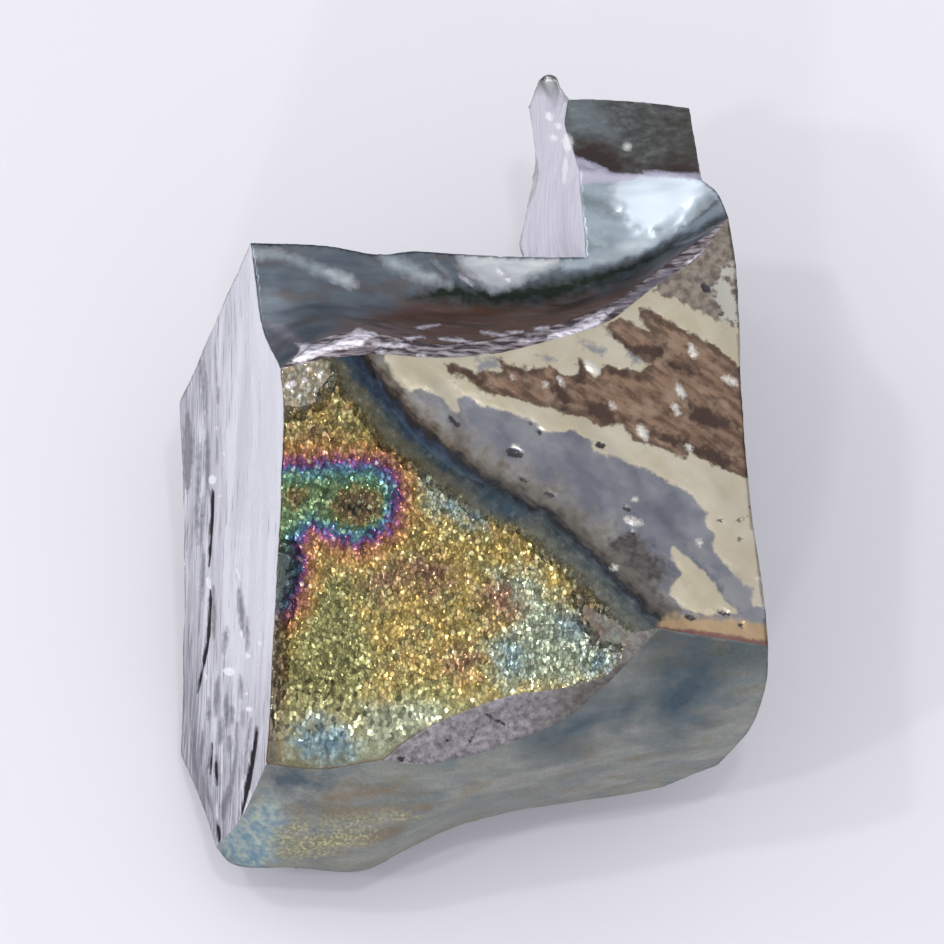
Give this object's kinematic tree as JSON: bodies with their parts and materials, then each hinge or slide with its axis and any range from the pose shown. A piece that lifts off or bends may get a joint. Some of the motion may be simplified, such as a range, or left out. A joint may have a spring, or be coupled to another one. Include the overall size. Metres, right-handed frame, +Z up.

________________________________________

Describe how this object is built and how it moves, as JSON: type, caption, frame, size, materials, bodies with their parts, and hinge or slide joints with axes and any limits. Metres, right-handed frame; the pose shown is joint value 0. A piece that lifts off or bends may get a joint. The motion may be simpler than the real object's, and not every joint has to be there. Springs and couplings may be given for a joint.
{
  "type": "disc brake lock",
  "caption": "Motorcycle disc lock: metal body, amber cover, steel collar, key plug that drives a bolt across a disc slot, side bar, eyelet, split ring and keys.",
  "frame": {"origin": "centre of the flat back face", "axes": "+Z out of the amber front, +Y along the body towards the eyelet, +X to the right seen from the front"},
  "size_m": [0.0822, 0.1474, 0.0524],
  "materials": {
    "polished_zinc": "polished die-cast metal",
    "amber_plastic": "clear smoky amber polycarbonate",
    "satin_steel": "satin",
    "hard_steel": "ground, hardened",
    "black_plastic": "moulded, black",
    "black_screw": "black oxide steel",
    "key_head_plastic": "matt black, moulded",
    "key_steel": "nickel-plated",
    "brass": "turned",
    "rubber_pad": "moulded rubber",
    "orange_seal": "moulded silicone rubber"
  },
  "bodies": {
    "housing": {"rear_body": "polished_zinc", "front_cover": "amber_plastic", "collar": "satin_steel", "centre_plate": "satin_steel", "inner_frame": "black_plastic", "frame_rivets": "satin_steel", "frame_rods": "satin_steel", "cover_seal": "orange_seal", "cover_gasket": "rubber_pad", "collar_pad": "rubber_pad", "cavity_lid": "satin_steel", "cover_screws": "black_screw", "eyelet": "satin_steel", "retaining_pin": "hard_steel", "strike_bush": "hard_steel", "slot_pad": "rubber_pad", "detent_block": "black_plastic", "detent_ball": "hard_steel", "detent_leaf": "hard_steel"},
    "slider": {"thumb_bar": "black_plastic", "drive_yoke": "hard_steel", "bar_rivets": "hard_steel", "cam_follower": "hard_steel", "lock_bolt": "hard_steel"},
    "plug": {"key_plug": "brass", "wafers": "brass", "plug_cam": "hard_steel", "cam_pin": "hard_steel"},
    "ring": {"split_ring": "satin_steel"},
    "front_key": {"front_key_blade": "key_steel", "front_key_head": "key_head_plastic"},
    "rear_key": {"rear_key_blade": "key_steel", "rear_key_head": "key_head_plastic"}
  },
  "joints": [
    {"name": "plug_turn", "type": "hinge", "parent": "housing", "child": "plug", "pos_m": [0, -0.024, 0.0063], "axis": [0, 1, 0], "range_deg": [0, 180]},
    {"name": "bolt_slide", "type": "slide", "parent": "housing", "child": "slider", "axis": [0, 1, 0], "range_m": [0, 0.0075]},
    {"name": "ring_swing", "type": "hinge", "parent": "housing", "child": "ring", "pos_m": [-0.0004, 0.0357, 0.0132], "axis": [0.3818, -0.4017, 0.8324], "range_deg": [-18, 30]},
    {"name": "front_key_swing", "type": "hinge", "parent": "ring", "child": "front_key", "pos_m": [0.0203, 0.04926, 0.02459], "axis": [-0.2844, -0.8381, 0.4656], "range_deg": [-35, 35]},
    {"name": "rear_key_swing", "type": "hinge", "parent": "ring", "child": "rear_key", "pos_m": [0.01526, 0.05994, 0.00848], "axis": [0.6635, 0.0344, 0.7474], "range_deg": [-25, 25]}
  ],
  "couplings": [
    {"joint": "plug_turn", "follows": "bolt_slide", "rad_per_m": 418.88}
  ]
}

________________________________________

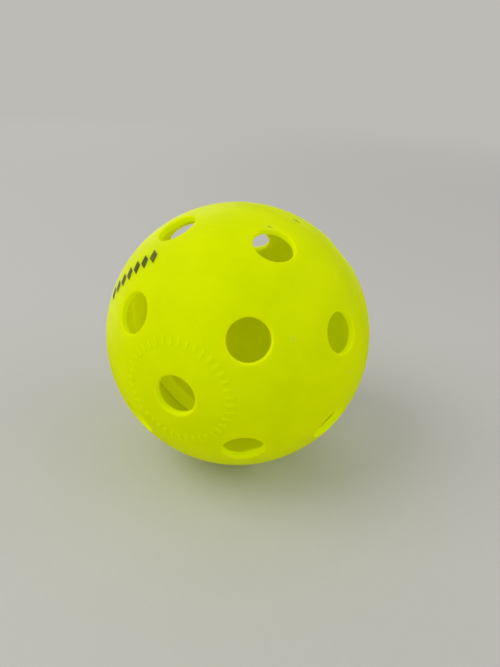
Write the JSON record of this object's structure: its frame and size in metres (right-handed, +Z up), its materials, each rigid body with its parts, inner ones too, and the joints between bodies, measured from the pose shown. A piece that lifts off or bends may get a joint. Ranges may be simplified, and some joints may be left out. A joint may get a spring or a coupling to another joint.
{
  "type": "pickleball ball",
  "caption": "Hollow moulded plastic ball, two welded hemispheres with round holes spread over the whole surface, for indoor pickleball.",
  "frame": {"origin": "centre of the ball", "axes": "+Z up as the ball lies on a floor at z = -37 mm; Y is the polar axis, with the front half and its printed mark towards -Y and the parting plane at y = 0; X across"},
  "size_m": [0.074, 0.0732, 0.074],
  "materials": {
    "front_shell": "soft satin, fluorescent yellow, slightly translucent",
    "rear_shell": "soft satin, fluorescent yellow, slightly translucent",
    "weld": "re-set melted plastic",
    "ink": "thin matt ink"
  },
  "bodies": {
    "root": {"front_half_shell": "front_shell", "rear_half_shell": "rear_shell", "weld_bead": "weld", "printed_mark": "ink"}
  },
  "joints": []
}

________________________________________

EXERCISE BRIEF >>
Check each line of the records for the string "caption" and state how many lines contain it. Give only the number.

WRITTEN SOLUTION >>
3